^ Interesting. I think that the current generation of kids want to be in great cities and Boston is arguably the best US college town.
“^Yes, but without rankings, how many people outside the NE would even know Williams or Middlebury exists?”
Hardly anybody outside the NE knows that they exist now. Most people WITHIN the NE don’t know them.
^ I disagree. Most people across the USA who work in banking, asset management and other financial and corporate fields will have heard on Williams, Amherst, Swartmore, Midd and Wesleyan plus a few others (Davidson/Pomona/CMC) as they will have come into contact with their alumni.
“Most people across the USA who work in banking, asset management and other financial and corporate fields”
Right. Those aren’t most people. That’s a narrow sliver of people.
Fields that require PHD’s also know where their applicants went to undergraduate school at as it cascades up. That said, a lot is still regional as more high tech workers come out of the California state universities than anywhere else - Biotech fields and east coast schools probably have a similar correlation.

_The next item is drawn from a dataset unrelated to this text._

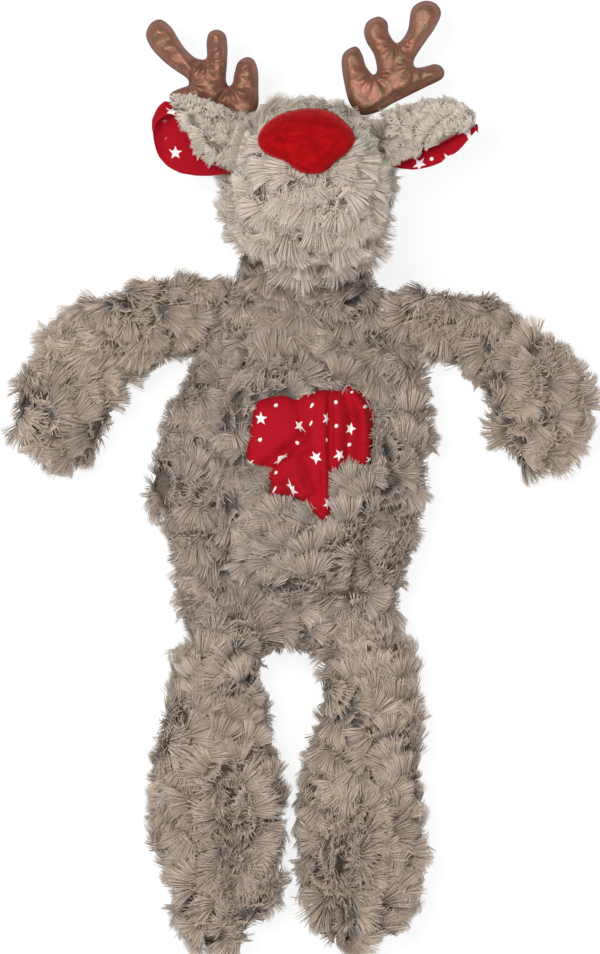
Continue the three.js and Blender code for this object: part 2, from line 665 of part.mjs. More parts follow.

@TomSrOfBoston: Well, BC, BU, and NEU are all roughly within the top 10% of colleges in the US (BC is a near-elite if not an elite), so of course they aren’t struggling.
And as @londondad noted, the big city unis have done well (and will continue to do well unless urban crime returns to the levels of the '70’s/'80’s).
But smaller rural (or small city) LACs/privates that aren’t at least decently high up in the rankings have been struggling.
I have worked and hired in banking, asset management and other financial and corporate fields and barely knew those schools before I started the college process. And I live in New England. Are the HR managers familiar? Probably so.
I’ve worked with investment professionals at the most senior levels and what college they’ve attended rarely comes into conversation. As much as East coast people are said to always talk about where they went to college, I have not had that experience at all.
@hanna However, there is a big
overlap between potential LAC customers and parents who are financial and corporate professionals! I don’t think Middlebury really cares if its name recognition is low in Nebraska.
@suzyQ7, agree that outside of hiring summer interns and first year analysts it rarely comes up - and I can say that those beat their chests about their Ivy credentials usually had it work against them…Hopefully, students are pursing some of these better East Coast and Midwest LAC’s because of the unique learning experience and community they create and not how much money they think they will make in life.